Was soll eine „Hebesatz-Differenzierung“ bringen?

Die schwarz-grüne Koalition steht beim Thema Grundsteuer derart unter Druck, dass sie auf den letzten Metern ein gewagtes Manöver unternahm. Finanzminister Optendrenk überraschte im März mit dem Vorschlag, den Kommunen eine stärkere Differenzierung der Hebesätze ermöglichen zu wollen. Gewerbeimmobilien könnten so lokal höher besteuert werden, Wohnimmobilien dafür niedriger. Das Gesamtsteueraufkommen von rund vier Milliarden Euro, mit dem die NRW-Städte planen, soll gleichbleiben. Schwarz-Grün feierte das „kommunale Selbstverwaltung“.

Warum entzweit die Grundsteuer Stadt und Land?

Nachdem NRW schon kein eigenes Landesmodell entwickelt hat, das die Lastenverschiebungen besser abfedert, erwarten die Städte zumindest die Verantwortungsübernahme in Düsseldorf durch einen für alle 396 Kommunen gültigen Korrekturmechanismus.

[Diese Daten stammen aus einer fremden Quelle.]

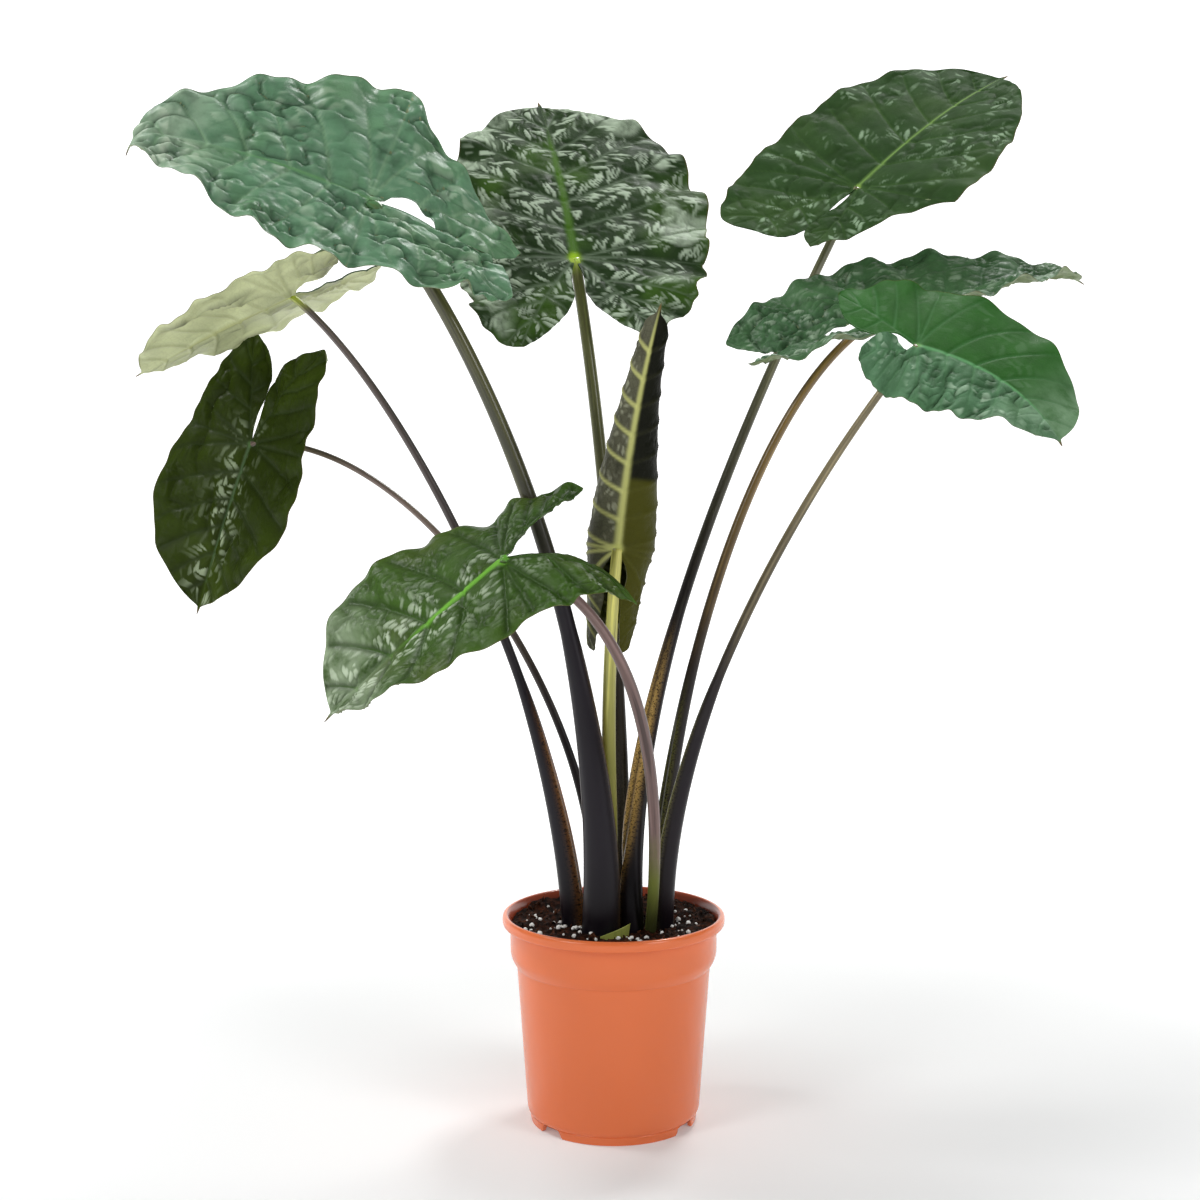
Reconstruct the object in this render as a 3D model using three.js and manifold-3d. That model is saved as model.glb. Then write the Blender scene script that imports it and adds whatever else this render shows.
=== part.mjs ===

Verwiesen wird auf andere Bundesländer, die längst die landesweite Messzahl so verändert haben, dass Gewerbeimmobilien etwas höher und Wohngrundstücke etwas niedriger besteuert werden. Finanzminister Optendrenk lehnt das bislang ab, weil dies unterschiedlichen Begebenheiten in Großstädten und ländlichen Räumen in NRW nicht gerecht werde. Belegen kann er das auf Nachfrage des FDP-Experte Ralf Witzel jedoch nicht. Die Kommunen kritisieren unisono, dass die Landesregierung nach jahrelanger Untätigkeit mit differenzierten Hebesätzen die Konflikte in die Kommunen tragen wolle. Im Kommunalwahljahr 2025 kann das dort niemand gebrauchen. Zudem sind die meisten Verwaltungen personell und technisch gar nicht in der Lage, Tausende neue Festsetzungsbescheid zu versenden.

Wie gefährlich ist die Grundsteuer politisch für die Landesregierung?

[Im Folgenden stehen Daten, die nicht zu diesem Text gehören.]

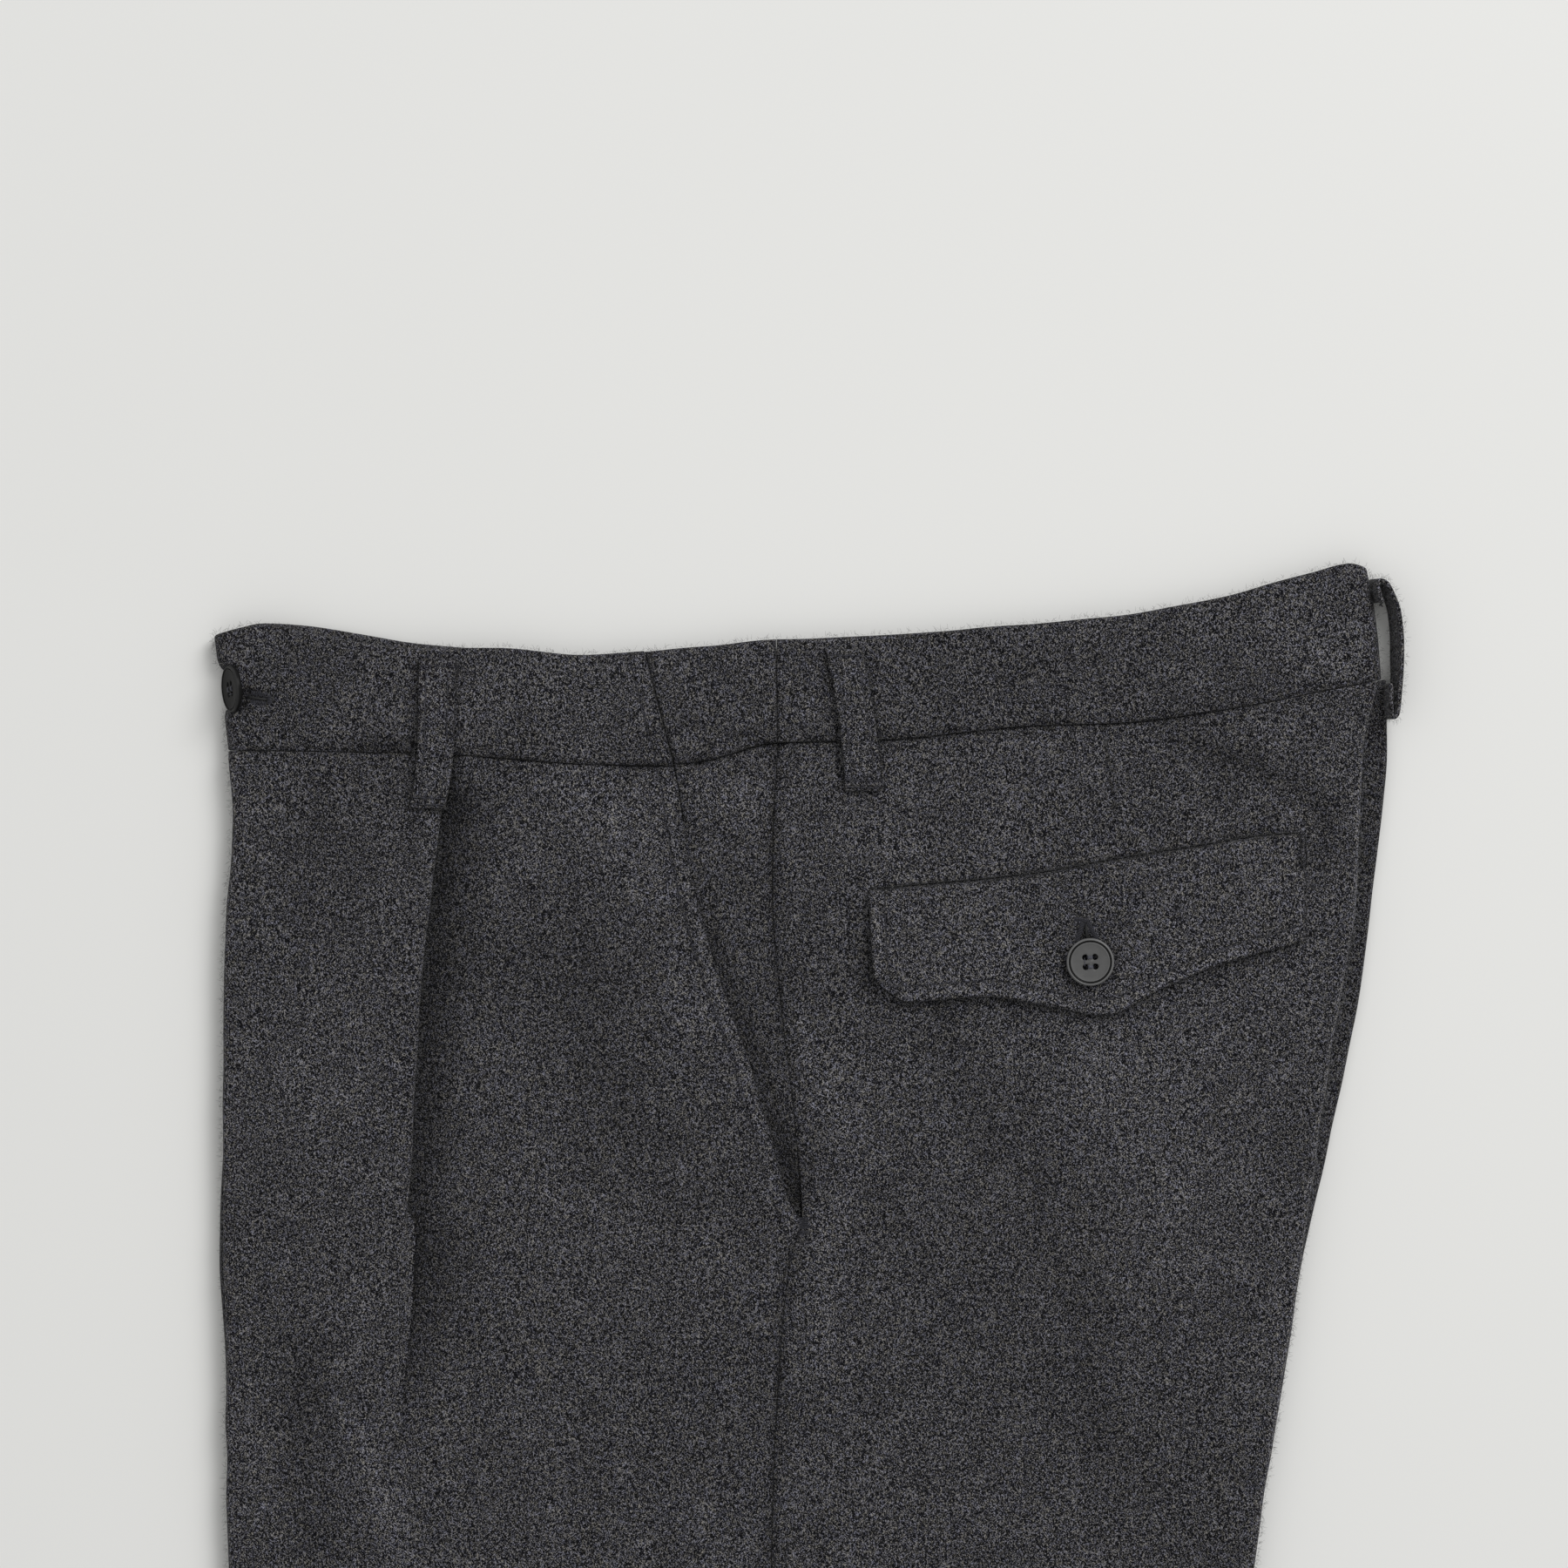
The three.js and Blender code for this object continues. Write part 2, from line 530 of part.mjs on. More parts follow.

Die NRW-CDU ist eine Kommunalpartei und hat ihre Hochburgen in jenen Vierteln, in denen Wohnimmobilien ab 2025 deutlich höher besteuert werden dürften. Den Zorn vieler Bürgermeister über den dilettantischen Umgang der Landesregierung mit dem Dauerstreitthema Grundsteuer kann Ministerpräsident Wüst eigentlich nicht ignorieren. Ein Alarmsignal: Wüsts Freund und Heimatbürgermeister aus Rhede, Jürgen Bernsmann, beklagt in seiner Stellungnahme für eine Expertenanhörung im Landtag „ein Systemversagen der letzten zwei Jahre“ und schimpft über „blumige Worte“ aus Düsseldorf.